Given information:
■ ■ ■
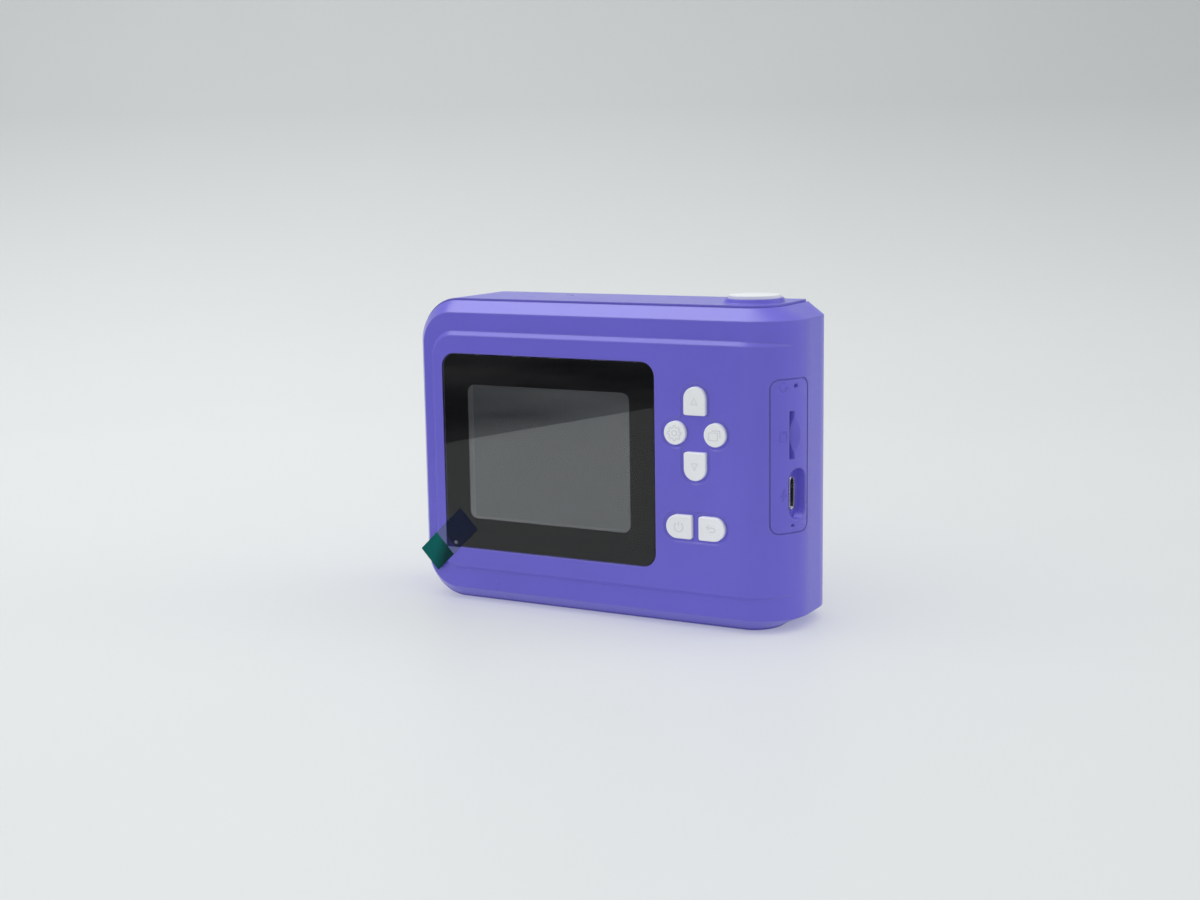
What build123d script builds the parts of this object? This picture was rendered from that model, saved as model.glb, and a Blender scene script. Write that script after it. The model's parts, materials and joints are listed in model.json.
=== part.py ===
from build123d import *
import math
import os

# Kids digital camera: a screen-side shell that wraps round one end, a lens-side shell, and the works between.
# Everything is drawn in the screen's frame: X to the right, Y into the body from the key face, Z up, with the
# origin at the middle of the picture area. The origin moves to the middle of the base at the end.
# All sizes are in millimetres.

# ---- overall body ----
WIDTH = 112.8
DEPTH = 34.6
HEIGHT = 84.95
LEFT = -43.6
BOTTOM = -43.0
RIGHT = LEFT + WIDTH
TOP = BOTTOM + HEIGHT
TIER_STEP = 0.55            # the lens-side shell stands this far above the rim of the screen-side shell
RIM_R = 12.0                # rounding of the left corners, seen from the screen side
BAND_RISE = 3.1             # sloping band round the screen-side face: how far it spreads
BAND_RUN = 4.0              # and how deep it goes
SIDE_RUN = 6.5              # width of the sloping band over the wrapped end
FACE_STEP = 1.0             # the key face stands proud of the border by this much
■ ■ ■
What to work on: Show the lines from the data above that contain the string "picture".

Output of the task:
What build123d script builds the parts of this object? This picture was rendered from that model, saved as model.glb, and a Blender scene script. Write that script after it. The model's parts, materials and joints are listed in model.json.
# origin at the middle of the picture area. The origin moves to the middle of the base at the end.